How does it make you feel knowing that you are related to the late and revered Mobolaji bank-Anthony?
The question should be, how would he feel to know he’s related to me? I don’t think there’s anything special knowing him. I’ve lived in Switzerland and my father and uncles are from very wealthy backgrounds. They are industrialists who paid for me and my two sister’s education. Bank Anthony was my father’s assistant so, I can’t say I liked him.

Would you have loved to have been born by a Nigerian father because you seem to like Nigeria so much?
I was born here so, it means there’s a reason why I was born in Nigeria not Switzerland. I’ve been connected to Nigeria for many years now. Yes, Nigeria has problems. Every country has problems.

You were one of those rooting for outgoing President Goodluck Jonathan during his campaign to return as president. Why did you get yourself involved?
Yes and that is because I’ve had the opportunity of interacting with him when he was the Deputy governor and later, the governor of Bayelsa State when his father died. I also interacted with met him as the Vice President of the Niger- Delta Scheme and again when the late President Musa Ya’radua was on the saddle. I’ve met him so many times and I think he’s faithful. If every Nigerian had the opportunity like me to meet him face to face, there will be no pressure from anybody because he’s honest, hardworking, and if anything had gone wrong during his tenure, you shouldn’t blame him. I will always defend him.

Are you really kid singer, Ozzy Bosco’s father?
I am Daddy Bosco.

It must be fulfilling to have him take after you in the entertainment industry
It’s fun. We do our best to give him the right training like taking him to the studio, do the mixing and we take it from there.

What’s your take on the Nigerian music industry?
We need a lot of financing and education. We have those who are not ready to work hard in it. I started music at the age of eight and I still find time to practice and work hard on my skills. You’ll find out that many of our young artistes don’t know what music really is. They just go into the studio, mix beats and then sing to it. They cover up their voices with a lot of things but there’s much more to doing professional music. There’s a lot of talent in the industry. I was the elected president of PMAN for four years and saw that the industry needs help. We need a lot of financing.

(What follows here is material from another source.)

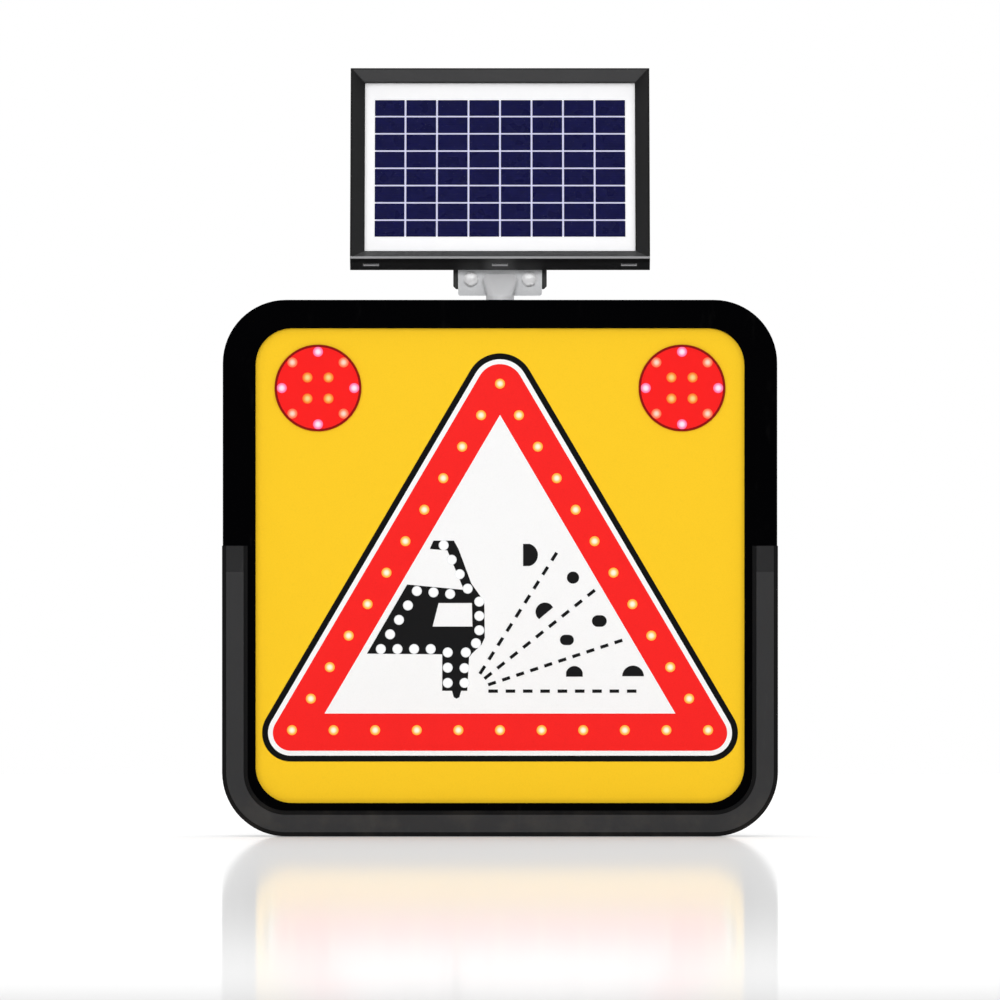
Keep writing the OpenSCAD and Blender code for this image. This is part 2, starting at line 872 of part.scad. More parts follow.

What would you have loved him to do for the music industry if he was re-elected?
I would have proposed that he makes funds available for the industry and appoint a minister that will be in charge. But remember, you need to give the money to credible people who will use the money for what it’s meant for.

What about the N200 million grant he made available before now?
Yes the money is somewhere and because of the budget and projects presented by many, we had to put the money on hold.

So that means the money is still available
Yes. But to access it, you must be ready to pay an interest loan of 7 per cent as well as have a business plan and with the decision of the committee, you can grab your part.

What you don’t know about Tee Mac

  • His first degree is in Economics from the University of St Gallen, Switzerland
  • He specialized in classical music concert performance and Philharmonic composition at the University of Lausanne.
  • He is one of the pioneers of the Classical Music Society of Nigeria which eventually metamorphosed into the Muson center, Nigeria’s leading music school.
  • He was awarded the MFR by President Musa Yar’adua in 2009 for his vital role in brokering peace with the Niger Delta militants and fighting for their rehabilitation
  • He has had a career span of 40 years
  • He has produced 11 albums
  • He has a honorary doctorate degree in Arts from the Bradley University, Illinois
  • He is chairman of several businesses, some of which are: Chairman Allied Minerals Ltd, Chairman Tee Mac petroleum Nig. Ltd, Chairman Tee Mac productions etc.